Repeat exactly the lines running from the line that contains "return collection" to the line that contains "from mathutils import Matrix, Vector, noise"; include both ends and add nothing.

== SOURCE EXCERPT ==
>>

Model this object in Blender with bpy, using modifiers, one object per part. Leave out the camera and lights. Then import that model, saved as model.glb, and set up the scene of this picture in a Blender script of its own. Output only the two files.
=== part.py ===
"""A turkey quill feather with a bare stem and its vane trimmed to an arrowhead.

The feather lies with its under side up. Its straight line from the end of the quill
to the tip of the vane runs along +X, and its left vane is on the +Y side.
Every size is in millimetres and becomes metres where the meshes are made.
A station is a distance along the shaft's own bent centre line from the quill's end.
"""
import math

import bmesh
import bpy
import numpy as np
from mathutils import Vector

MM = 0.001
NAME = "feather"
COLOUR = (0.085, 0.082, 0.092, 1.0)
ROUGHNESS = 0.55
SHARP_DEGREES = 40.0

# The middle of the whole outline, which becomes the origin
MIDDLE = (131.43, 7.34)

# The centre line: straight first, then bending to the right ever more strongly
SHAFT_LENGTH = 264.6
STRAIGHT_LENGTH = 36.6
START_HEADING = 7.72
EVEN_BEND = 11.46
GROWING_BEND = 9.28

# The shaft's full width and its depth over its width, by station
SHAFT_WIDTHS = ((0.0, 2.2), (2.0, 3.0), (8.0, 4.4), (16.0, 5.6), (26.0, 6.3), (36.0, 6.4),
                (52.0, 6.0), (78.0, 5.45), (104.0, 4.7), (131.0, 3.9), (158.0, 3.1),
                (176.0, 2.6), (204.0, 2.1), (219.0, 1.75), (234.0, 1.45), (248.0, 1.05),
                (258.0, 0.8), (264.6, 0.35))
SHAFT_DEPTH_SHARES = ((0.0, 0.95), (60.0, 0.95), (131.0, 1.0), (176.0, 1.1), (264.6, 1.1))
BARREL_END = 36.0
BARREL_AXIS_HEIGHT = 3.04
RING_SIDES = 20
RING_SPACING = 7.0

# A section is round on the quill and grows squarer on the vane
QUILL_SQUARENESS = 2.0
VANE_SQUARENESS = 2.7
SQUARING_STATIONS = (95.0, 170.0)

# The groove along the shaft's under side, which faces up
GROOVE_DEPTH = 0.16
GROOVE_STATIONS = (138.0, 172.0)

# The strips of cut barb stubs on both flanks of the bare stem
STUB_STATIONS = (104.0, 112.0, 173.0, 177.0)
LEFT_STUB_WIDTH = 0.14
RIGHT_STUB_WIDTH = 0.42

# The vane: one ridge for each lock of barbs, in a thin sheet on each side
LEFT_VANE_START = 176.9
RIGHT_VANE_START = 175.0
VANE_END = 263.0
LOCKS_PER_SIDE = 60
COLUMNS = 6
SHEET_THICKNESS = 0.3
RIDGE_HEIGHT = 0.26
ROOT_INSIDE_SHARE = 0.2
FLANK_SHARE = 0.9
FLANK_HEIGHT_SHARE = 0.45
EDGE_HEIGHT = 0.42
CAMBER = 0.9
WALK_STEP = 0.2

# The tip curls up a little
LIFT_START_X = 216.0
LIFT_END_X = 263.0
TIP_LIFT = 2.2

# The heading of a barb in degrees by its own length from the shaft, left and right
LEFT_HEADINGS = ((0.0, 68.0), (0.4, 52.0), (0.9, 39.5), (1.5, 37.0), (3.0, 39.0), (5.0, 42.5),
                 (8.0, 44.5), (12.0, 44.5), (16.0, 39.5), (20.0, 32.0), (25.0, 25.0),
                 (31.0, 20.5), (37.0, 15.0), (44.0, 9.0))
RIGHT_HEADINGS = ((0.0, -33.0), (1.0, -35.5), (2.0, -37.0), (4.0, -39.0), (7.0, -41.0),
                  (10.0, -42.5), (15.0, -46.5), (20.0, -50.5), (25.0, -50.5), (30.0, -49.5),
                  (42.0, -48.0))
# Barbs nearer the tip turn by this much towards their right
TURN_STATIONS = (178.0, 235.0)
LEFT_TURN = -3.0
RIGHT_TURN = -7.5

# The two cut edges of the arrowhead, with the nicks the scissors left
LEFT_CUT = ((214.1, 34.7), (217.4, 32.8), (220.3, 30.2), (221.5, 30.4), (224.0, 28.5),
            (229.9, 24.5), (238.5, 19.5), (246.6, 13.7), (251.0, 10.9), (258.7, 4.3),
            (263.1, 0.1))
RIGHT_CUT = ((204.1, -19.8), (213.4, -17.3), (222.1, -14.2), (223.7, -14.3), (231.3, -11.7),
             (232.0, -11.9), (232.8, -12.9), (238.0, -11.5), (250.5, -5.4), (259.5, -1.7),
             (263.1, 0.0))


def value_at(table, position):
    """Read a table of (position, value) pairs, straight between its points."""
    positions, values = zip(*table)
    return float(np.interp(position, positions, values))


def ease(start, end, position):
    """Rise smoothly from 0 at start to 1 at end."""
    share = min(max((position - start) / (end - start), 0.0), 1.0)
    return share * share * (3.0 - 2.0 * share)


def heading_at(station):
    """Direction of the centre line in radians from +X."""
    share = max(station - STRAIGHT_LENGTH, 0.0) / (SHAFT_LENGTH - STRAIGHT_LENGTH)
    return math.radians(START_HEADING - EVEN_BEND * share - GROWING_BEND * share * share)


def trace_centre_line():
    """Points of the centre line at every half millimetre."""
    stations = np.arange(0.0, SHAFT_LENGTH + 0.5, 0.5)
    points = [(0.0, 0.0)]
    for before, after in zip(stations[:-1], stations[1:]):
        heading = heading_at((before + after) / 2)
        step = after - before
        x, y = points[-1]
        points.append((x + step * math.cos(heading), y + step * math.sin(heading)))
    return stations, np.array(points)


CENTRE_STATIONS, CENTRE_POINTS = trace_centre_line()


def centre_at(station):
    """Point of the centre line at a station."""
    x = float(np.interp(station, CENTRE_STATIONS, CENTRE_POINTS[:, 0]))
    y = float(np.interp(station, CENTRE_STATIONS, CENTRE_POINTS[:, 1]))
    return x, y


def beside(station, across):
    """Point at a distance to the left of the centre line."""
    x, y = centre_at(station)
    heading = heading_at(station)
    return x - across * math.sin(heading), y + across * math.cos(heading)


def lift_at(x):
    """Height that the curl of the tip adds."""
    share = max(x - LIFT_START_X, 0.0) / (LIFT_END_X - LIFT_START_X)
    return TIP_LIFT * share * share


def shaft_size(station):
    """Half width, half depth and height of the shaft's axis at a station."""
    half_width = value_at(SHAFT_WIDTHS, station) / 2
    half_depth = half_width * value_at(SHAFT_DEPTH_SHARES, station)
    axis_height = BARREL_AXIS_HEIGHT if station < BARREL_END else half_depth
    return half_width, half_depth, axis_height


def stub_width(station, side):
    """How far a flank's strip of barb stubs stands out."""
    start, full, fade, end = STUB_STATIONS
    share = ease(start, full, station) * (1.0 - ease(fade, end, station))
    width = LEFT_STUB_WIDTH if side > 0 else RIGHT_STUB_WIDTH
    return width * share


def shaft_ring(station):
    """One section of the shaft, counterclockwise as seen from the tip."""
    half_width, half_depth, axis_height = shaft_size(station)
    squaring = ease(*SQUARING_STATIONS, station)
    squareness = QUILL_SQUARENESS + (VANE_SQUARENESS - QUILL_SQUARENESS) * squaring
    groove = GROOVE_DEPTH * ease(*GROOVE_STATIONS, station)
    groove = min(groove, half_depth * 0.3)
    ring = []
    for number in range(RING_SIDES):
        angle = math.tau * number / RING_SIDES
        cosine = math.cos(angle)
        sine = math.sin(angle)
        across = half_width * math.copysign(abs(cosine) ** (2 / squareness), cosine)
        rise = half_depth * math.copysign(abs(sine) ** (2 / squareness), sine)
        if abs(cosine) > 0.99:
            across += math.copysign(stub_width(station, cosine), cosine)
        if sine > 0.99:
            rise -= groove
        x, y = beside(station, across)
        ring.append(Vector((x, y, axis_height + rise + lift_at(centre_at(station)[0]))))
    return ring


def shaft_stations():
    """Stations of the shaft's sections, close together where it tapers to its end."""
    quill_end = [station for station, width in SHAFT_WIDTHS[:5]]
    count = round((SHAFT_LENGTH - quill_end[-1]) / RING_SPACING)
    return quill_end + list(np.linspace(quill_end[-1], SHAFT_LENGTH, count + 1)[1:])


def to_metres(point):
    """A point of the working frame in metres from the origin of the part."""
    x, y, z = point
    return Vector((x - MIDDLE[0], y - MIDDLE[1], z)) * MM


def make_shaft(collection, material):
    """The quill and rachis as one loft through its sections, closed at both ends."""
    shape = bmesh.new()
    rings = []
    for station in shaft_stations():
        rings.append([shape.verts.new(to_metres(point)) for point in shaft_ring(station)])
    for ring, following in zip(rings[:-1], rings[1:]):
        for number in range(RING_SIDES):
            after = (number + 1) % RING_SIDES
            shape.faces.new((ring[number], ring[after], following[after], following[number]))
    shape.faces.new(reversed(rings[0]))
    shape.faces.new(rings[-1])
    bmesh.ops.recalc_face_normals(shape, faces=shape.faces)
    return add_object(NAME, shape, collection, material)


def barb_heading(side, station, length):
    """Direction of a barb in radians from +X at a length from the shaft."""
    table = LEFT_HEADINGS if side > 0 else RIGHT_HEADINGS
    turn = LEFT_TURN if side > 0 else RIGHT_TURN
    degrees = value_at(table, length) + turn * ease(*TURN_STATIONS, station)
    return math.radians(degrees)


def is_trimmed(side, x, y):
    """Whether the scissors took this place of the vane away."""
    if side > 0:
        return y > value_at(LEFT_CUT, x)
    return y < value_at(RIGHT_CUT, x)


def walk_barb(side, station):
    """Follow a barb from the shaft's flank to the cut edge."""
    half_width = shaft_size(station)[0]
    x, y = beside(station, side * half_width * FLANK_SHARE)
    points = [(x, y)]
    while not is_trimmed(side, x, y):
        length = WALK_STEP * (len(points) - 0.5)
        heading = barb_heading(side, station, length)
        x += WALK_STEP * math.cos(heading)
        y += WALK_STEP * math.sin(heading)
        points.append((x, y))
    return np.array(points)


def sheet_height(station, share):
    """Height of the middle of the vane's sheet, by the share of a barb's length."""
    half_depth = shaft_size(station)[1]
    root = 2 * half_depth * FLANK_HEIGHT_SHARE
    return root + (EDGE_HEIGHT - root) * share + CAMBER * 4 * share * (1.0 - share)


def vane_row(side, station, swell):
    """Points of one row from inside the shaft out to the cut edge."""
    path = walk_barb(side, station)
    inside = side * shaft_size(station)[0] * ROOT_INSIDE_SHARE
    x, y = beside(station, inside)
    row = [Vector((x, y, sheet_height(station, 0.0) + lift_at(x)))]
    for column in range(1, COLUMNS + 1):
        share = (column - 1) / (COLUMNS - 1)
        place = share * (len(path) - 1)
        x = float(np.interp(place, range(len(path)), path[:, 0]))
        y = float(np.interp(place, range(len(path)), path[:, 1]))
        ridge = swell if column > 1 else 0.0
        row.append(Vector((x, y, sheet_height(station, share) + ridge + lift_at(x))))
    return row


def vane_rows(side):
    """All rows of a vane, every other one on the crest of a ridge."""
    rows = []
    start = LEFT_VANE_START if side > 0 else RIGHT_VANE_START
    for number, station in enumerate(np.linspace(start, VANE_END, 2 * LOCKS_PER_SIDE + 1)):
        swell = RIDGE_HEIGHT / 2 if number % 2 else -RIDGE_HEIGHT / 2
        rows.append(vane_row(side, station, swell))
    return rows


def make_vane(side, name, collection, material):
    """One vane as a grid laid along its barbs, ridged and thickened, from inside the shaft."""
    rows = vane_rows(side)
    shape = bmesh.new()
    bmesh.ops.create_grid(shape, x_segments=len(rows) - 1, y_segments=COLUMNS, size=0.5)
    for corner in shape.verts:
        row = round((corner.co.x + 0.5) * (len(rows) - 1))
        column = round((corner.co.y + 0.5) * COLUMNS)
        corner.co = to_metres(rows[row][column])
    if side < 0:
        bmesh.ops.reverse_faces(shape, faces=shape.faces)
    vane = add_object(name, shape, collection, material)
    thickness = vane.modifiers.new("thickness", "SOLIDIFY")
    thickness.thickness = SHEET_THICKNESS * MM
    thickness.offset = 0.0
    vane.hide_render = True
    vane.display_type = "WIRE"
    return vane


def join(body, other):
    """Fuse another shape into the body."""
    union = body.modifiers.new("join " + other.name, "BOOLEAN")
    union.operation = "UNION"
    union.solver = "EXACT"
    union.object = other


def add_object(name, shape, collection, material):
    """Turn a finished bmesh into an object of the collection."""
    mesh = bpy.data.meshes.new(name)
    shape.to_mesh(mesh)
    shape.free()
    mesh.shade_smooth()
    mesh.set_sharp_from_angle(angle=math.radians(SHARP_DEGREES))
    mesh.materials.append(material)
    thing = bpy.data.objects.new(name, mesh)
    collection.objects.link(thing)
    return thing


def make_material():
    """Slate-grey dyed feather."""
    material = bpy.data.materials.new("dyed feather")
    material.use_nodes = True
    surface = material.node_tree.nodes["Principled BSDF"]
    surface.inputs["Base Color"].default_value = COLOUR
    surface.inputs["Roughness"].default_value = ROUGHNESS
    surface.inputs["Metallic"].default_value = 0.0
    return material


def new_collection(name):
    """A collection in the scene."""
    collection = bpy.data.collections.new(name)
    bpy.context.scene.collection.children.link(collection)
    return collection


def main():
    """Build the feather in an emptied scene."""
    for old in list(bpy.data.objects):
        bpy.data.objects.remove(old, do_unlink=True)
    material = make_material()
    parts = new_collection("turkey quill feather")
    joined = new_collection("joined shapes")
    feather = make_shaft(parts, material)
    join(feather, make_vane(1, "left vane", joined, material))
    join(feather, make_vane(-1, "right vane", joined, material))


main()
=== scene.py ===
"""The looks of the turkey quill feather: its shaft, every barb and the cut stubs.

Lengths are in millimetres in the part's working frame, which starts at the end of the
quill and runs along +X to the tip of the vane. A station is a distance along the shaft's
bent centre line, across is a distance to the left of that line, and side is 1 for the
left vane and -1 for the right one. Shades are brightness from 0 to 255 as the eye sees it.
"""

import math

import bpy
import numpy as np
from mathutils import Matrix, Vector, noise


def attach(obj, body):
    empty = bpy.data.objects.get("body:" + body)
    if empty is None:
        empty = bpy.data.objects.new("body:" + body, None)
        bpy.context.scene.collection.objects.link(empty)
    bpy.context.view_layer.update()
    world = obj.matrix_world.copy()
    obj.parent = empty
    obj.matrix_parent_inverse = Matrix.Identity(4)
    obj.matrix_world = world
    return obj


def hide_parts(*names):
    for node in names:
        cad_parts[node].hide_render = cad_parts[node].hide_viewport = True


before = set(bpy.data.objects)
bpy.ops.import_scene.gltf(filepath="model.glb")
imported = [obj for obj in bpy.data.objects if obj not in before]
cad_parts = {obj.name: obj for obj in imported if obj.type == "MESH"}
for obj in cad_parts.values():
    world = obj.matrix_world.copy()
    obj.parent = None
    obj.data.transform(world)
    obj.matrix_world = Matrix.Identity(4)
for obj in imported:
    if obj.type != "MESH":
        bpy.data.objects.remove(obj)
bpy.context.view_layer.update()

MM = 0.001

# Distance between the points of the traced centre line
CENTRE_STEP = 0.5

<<

== RESULT OF THIS TASK ==
    return collection


def main():
    """Build the feather in an emptied scene."""
    for old in list(bpy.data.objects):
        bpy.data.objects.remove(old, do_unlink=True)
    material = make_material()
    parts = new_collection("turkey quill feather")
    joined = new_collection("joined shapes")
    feather = make_shaft(parts, material)
    join(feather, make_vane(1, "left vane", joined, material))
    join(feather, make_vane(-1, "right vane", joined, material))


main()
=== scene.py ===
"""The looks of the turkey quill feather: its shaft, every barb and the cut stubs.

Lengths are in millimetres in the part's working frame, which starts at the end of the
quill and runs along +X to the tip of the vane. A station is a distance along the shaft's
bent centre line, across is a distance to the left of that line, and side is 1 for the
left vane and -1 for the right one. Shades are brightness from 0 to 255 as the eye sees it.
"""

import math

import bpy
import numpy as np
from mathutils import Matrix, Vector, noise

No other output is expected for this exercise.